* RECORDED INFORMATION:
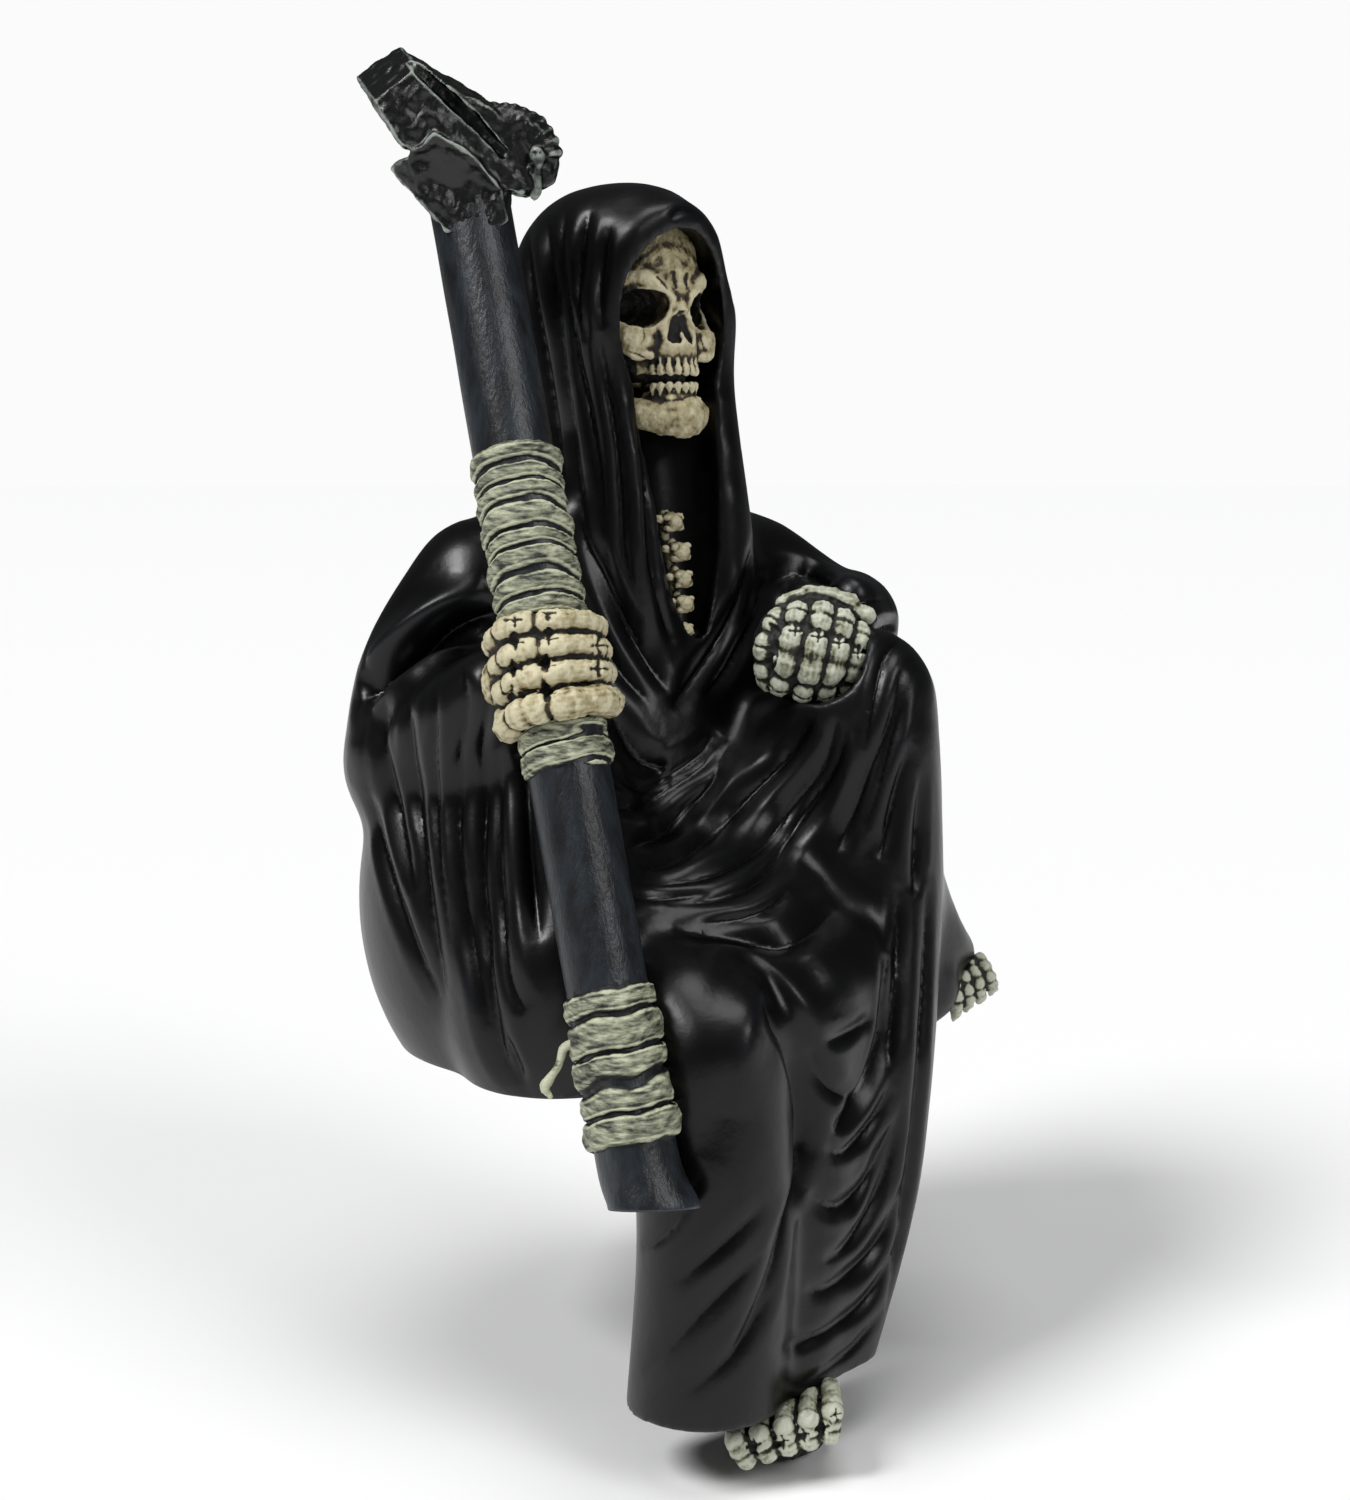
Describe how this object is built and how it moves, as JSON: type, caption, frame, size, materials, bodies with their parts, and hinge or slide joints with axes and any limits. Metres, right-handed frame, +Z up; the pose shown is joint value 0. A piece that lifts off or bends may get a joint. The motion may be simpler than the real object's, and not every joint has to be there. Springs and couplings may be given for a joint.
{
  "type": "grim reaper figurine",
  "caption": "Robed and hooded skeleton with a scythe shaft, cast in one piece, that sits on a shelf's edge with one leg hanging down.",
  "frame": {"origin": "middle of the seat's flat underside, where it rests on the shelf's top", "axes": "+Z up, -Y the way the figure faces, +X the figure's left; the shelf's front face is the plane y = -0.040"},
  "size_m": [0.1042, 0.1122, 0.2193],
  "materials": {
    "figurine": "gloss black paint over cast resin, with bone coloured and grey painted parts"
  },
  "bodies": {
    "root": {"figurine": "figurine"}
  },
  "joints": []
}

* WHAT TO PRODUCE:
Output all of the data again, exactly.

* FULL OUTPUT:
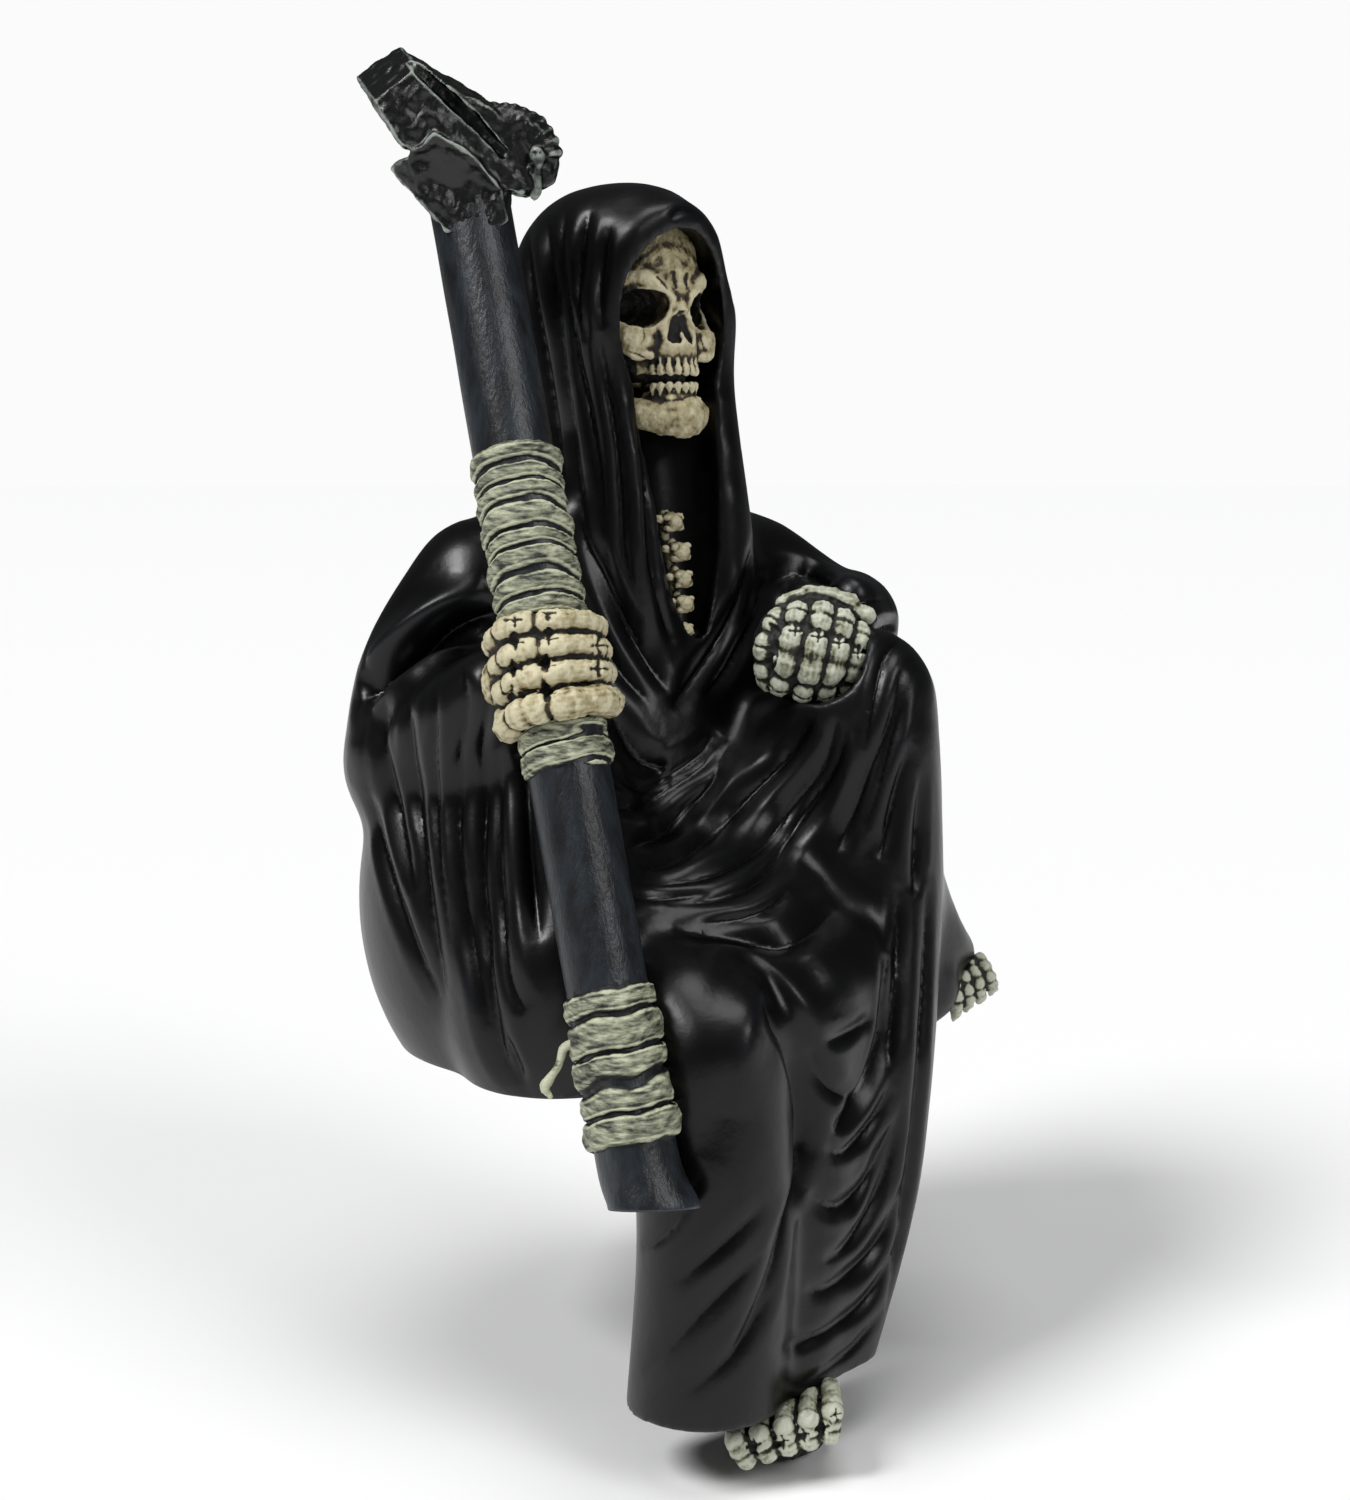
Describe how this object is built and how it moves, as JSON: type, caption, frame, size, materials, bodies with their parts, and hinge or slide joints with axes and any limits. Metres, right-handed frame, +Z up; the pose shown is joint value 0. A piece that lifts off or bends may get a joint. The motion may be simpler than the real object's, and not every joint has to be there. Springs and couplings may be given for a joint.
{
  "type": "grim reaper figurine",
  "caption": "Robed and hooded skeleton with a scythe shaft, cast in one piece, that sits on a shelf's edge with one leg hanging down.",
  "frame": {"origin": "middle of the seat's flat underside, where it rests on the shelf's top", "axes": "+Z up, -Y the way the figure faces, +X the figure's left; the shelf's front face is the plane y = -0.040"},
  "size_m": [0.1042, 0.1122, 0.2193],
  "materials": {
    "figurine": "gloss black paint over cast resin, with bone coloured and grey painted parts"
  },
  "bodies": {
    "root": {"figurine": "figurine"}
  },
  "joints": []
}